An example? Recently the FCC was entertaining a rule change that would require a limited amount of free air time to politicians running for office. This would mean that local people with limited campaign funding would have some measure of exposure, just like the powerful and elite sponsored by personal wealth and large political parties (read Democrats or Republicans - Republicrats if you will). It would also mean a severe loss of revenue for the commercial stations as political advertising fees are among the highest forms of income. When it looked as if this new rule change would be approved 3 months ago, members of the NAB approached their bought-and-paid-for Congressmen who in turn threatened the FCC that funding would not be renewed if such a rule change were made. The rule change was killed.
One of the biggest complaints that we get at L!MR is that radio "sucks". No variety. No diversity. As a person who travels the United States from coast to coast in a car I can attest to that. There is no regionalism in radio any more - no community voice. I recently drove from central Missouri to Maine and back, a 3,000 mile round trip. I drove to the Vegas micropower gathering and back - another 2500 miles in the opposite direction. Every rock station was playing the identical 50 or 60 songs. Heavy rotation consisted of the new Foo Fighters and Jerry Cantrell singles - the same two songs being played ad nauseum on over 100 different stations. Do their new albums not contain any other songs? Are there no local bands worthy of airplay on these stations?

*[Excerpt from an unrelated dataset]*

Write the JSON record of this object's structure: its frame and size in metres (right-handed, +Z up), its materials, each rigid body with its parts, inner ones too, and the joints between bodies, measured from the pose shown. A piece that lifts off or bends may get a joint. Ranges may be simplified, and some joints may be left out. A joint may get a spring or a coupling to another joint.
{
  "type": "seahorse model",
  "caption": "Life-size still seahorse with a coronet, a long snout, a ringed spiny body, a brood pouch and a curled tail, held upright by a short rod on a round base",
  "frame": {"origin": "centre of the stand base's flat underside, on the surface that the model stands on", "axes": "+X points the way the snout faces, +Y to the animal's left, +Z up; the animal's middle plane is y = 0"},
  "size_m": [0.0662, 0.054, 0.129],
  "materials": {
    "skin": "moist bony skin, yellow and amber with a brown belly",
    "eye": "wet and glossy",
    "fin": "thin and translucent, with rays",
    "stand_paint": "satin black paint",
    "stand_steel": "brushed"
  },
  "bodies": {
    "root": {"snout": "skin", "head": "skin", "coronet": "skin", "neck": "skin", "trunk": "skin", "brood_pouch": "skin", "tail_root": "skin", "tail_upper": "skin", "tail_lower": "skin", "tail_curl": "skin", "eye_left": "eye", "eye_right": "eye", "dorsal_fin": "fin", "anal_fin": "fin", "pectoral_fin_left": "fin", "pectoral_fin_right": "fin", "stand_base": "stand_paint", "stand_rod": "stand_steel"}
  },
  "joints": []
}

Talk radio? Where are the local programs? No matter where you
are it's Rush Limbaugh, Dr. Laura, G. Gordon Liddy, Bruce Williams (who
I like but that's besides the point), and a half-dozen other syndicated
talk shows. If you do happen to luck out and get a local show it's usually
the area buffoon doing his best to imitate Howard Stern or the "sports
guys" who are the only ones
laughing at their own jokes a la ESPN. Community programming doesn't
exist anymore.
Here's an example. Jacor, a corporate giant, recently paid $2.65
million to buy out a Hispanic group that owned KDIF in Riverside, CA. Jacor
already owns over 200 stations nationwide as well as Premiere Radio Networks,
a syndicator providing such programs as Rush Limbaugh, Dr. Laura, Doctor
Dean Edell and Art Bell. Can someone please tell me how such programming
reflects
and benefits the community? What similarities does Springfield, MO
(where affiliated station KWTO carries all those programs) have with Riverside,
CA? Other than Taco Bell, K-Mart, Best Buy or Comp USA?

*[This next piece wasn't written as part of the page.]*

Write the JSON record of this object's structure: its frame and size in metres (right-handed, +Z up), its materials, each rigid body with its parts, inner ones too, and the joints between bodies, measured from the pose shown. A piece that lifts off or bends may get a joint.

If the airwaves truly belong to the people, radio must not become
a part of the cultural assassination of America. Any organized opposition
to microbroadcasting by the NAB and other industry associations must be
countered by the people who listen at the other end of the signal. We must
notify our Congressman that low power community radio is a vital part
of the equation for balanced broadcasting. Tell your Congressman that he
should encourage the FCC to make rule changes following the guidelines
set up in the proposal made by the National Lawyer's Guild Committee for
Democratic Communication. And if he doesn't, then utilize your vote to
remove his fat ass from office. In their letters to their corporate constituents,
both Eric Rhoads and Jim du Bois called 1st Amendment claims by the micropower
movement "a guise". That simply is not so. Wrap yourself in the 1st Ammendment
flag. Speak.
(Bill Glahn)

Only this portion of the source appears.